* Stated task:
Copy each line in the data that includes the word "type".

* Records for the task:
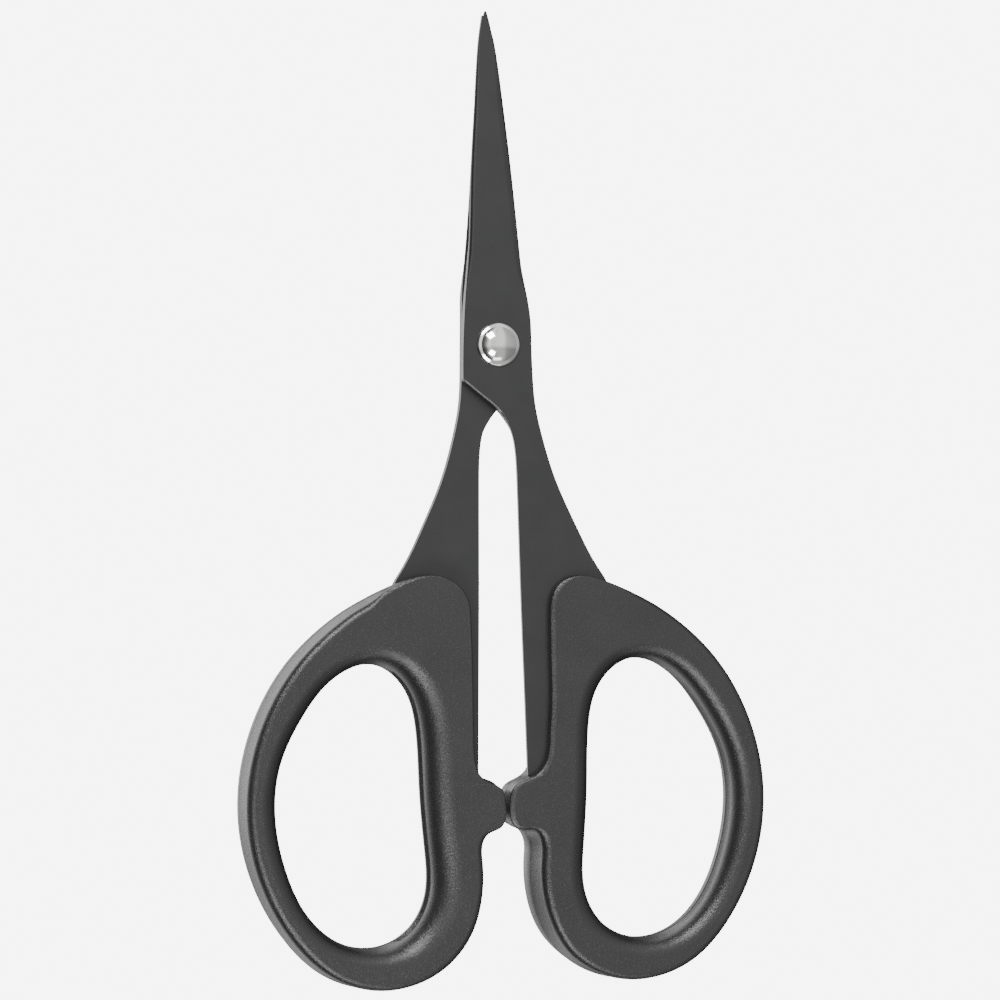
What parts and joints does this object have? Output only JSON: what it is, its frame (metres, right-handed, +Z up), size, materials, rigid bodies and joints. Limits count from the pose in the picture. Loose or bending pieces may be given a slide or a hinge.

* * *

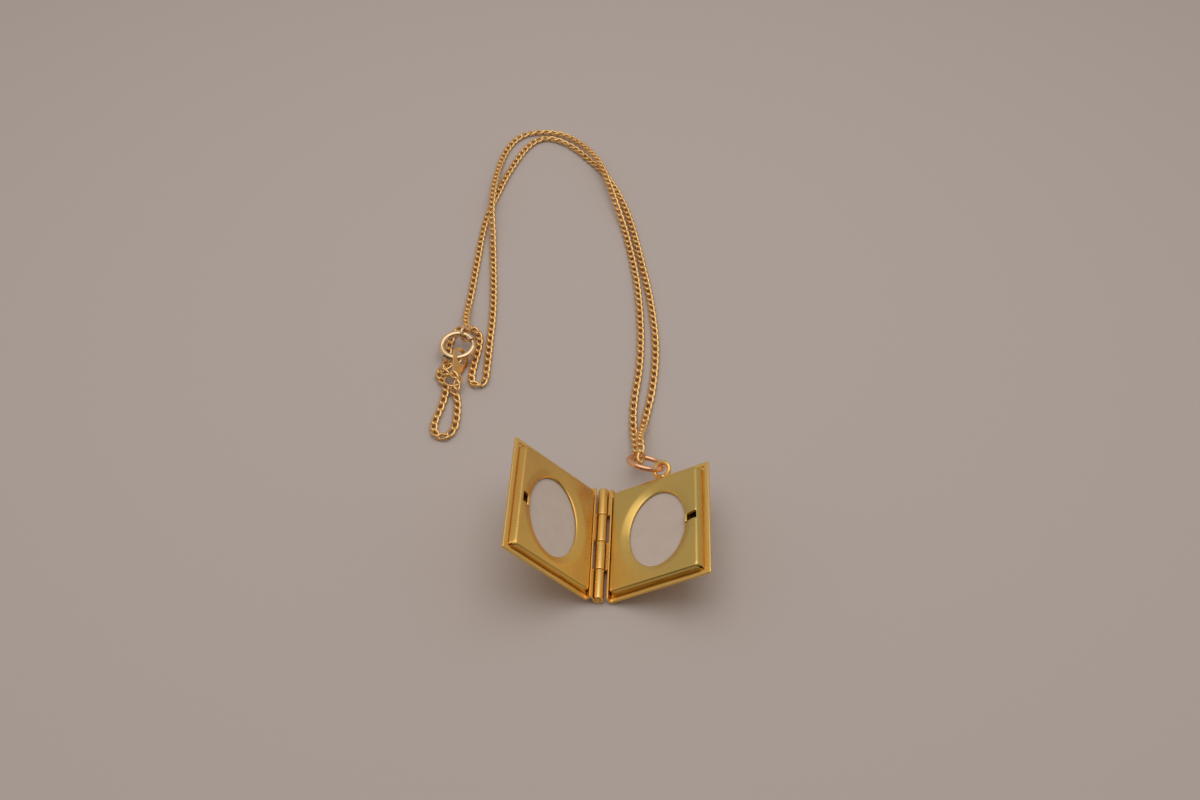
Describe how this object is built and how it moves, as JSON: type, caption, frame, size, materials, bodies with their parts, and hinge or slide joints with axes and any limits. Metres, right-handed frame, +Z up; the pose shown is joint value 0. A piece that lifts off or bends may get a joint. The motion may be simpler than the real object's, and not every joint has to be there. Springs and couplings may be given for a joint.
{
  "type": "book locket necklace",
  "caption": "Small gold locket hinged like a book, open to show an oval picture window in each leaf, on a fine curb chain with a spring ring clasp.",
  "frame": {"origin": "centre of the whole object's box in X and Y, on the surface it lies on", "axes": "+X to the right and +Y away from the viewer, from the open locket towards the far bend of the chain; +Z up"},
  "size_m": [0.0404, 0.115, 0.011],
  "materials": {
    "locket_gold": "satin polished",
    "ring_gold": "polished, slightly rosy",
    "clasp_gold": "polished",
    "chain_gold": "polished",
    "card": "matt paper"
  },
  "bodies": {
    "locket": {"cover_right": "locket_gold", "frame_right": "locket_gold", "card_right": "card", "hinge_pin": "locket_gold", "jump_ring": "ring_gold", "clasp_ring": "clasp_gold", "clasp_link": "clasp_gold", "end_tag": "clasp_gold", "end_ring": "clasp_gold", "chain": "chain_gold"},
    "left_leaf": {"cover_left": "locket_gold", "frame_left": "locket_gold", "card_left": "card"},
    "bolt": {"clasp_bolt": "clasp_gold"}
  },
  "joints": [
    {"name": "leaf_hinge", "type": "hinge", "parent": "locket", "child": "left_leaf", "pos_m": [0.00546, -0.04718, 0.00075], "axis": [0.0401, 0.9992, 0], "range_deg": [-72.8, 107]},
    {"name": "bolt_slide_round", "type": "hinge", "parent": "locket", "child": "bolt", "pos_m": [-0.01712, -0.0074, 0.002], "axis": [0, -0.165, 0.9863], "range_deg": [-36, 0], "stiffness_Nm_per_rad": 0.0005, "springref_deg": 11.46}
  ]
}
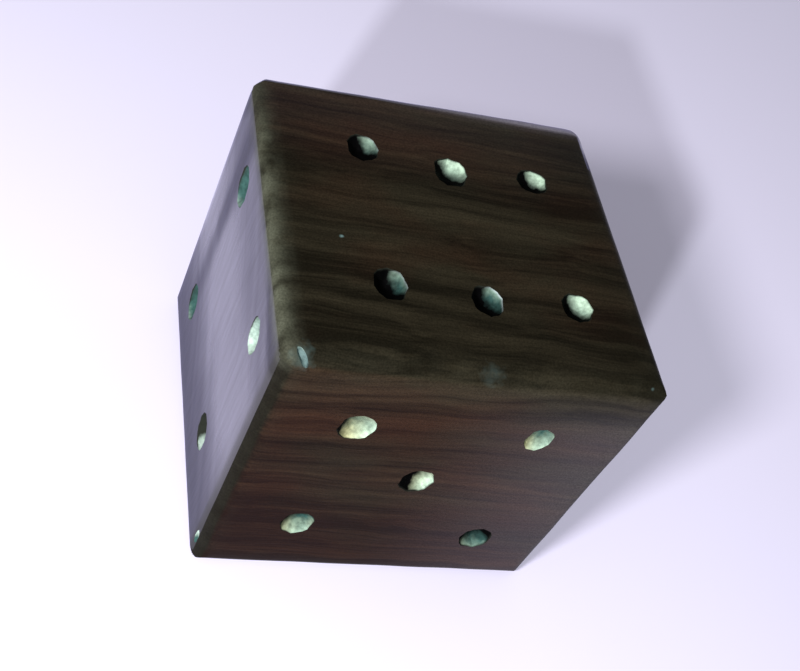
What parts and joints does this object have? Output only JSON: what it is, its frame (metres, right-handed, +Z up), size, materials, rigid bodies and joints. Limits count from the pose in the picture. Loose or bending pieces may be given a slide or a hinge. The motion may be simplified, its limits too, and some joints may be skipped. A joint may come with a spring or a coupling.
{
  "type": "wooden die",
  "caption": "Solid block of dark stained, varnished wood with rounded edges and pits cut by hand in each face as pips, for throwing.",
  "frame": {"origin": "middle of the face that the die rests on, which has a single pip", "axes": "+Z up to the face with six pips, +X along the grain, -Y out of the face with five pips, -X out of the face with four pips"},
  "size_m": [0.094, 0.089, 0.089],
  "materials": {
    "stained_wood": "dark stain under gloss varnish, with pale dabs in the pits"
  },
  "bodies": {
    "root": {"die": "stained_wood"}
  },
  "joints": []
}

* Solution:
Describe how this object is built and how it moves, as JSON: type, caption, frame, size, materials, bodies with their parts, and hinge or slide joints with axes and any limits. Metres, right-handed frame, +Z up; the pose shown is joint value 0. A piece that lifts off or bends may get a joint. The motion may be simpler than the real object's, and not every joint has to be there. Springs and couplings may be given for a joint.
  "type": "book locket necklace",
    {"name": "leaf_hinge", "type": "hinge", "parent": "locket", "child": "left_leaf", "pos_m": [0.00546, -0.04718, 0.00075], "axis": [0.0401, 0.9992, 0], "range_deg": [-72.8, 107]},
    {"name": "bolt_slide_round", "type": "hinge", "parent": "locket", "child": "bolt", "pos_m": [-0.01712, -0.0074, 0.002], "axis": [0, -0.165, 0.9863], "range_deg": [-36, 0], "stiffness_Nm_per_rad": 0.0005, "springref_deg": 11.46}
  "type": "wooden die",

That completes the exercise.